Roy Batty(played by the blond hair, blue eyed German, Rutger Hauer) speaking to a replicant eye designer(played by Asian actor James Hong) in the movie “Blade Runner”:

“If only you could see what I’ve seen through your eyes.”
Actually both acoustic guitars and acoustic pianos and my asian friends preferences in speakers are less full bodied too
 
Mar 15, 2018 at 12:35 PM Post #2,970 of 4,904
That is what is so difficult about all of this. According to Rob, there is no meter and so his claims are based on his experience. For all the reasons I was drawn to DAVE, I am now being told many of these same qualities that I value represent RF noise when it comes to other components.

I apologize for crashing this thread, as I am not a Chord owner. Although - when these mystery prototypes come to market, who knows - that may change!

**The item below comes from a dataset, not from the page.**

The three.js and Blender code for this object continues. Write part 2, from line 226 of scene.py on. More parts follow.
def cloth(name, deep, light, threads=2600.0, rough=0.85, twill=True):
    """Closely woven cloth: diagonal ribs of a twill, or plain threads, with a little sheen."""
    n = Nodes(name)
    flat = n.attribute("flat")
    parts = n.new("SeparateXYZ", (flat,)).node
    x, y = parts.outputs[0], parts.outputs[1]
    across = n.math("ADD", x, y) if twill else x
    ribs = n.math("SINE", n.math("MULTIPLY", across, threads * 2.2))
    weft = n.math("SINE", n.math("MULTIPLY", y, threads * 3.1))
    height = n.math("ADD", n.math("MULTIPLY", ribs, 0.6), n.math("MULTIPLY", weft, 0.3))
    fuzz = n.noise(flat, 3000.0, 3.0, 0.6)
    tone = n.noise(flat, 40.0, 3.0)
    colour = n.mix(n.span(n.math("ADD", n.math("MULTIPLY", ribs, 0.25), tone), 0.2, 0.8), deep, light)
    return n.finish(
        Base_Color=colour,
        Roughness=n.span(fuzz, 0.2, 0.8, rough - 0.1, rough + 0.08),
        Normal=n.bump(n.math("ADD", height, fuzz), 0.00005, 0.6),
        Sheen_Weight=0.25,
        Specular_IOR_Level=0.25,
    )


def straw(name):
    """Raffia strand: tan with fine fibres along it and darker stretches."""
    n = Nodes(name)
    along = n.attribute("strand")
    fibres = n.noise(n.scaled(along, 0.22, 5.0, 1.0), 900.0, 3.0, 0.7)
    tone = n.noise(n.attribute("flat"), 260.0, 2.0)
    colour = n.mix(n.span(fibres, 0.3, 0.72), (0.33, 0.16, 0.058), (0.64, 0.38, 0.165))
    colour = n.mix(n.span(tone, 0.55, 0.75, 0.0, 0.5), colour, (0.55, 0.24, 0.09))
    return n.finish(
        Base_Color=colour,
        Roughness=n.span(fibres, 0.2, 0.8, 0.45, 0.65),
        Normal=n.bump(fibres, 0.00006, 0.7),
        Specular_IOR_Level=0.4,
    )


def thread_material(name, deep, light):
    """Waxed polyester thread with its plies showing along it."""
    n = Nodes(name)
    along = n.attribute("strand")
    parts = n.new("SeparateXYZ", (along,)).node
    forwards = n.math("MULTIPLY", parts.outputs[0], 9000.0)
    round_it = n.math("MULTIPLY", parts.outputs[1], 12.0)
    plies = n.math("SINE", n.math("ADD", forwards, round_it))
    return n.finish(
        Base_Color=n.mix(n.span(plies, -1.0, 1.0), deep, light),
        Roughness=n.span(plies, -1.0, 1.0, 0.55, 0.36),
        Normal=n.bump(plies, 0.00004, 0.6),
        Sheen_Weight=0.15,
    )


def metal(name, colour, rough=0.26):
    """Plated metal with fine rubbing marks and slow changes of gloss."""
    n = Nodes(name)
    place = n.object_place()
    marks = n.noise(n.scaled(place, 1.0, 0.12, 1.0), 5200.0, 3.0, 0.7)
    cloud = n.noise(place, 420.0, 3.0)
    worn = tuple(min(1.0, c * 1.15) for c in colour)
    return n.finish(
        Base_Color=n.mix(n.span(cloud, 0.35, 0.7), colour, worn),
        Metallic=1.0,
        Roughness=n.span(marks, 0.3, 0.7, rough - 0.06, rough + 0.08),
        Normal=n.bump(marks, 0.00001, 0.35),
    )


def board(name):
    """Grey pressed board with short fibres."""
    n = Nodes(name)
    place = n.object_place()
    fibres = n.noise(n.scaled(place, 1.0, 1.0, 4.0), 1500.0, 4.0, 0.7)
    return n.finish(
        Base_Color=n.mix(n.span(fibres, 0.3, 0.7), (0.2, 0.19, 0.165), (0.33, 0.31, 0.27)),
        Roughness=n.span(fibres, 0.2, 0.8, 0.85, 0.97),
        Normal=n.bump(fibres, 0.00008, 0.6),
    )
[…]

I respect Rob immensely, but I really struggle to characterize what we are hearing with the SE plus reference clock chain as RF noise. One of the key characteristics of noise is fatigue. As you and I have discussed on many occasions, Roy, the clock effect is the opposite of fatigue. What Ref 10 quality clocking in the digital chain preceding the DAC gives us is:
  • a bigger (in all dimensions), more holographic image
  • instruments that have body, texture, and a palpable physicality
  • Highly improved clarity and resolution, allowing one to hear far more deeply into the music
  • deeper, yet better articulated bass
  • startlingly more natural voices
  • and a fatigue-free treble.
How can that be RF noise? I am indeed glad that you could demonstrate to Rob that digital sources can at least affect - if not improve, to his ears - the sound quality. Perhaps that will inform his design process going forward.

Parting thought - I hope that some day, digital audio component designers, in general, will start paying the same attention to system clocks in their components (USB, ethernet, mobo) as they do to the data/word clocks. Until then, I don't see the black boxes and spaghetti going away!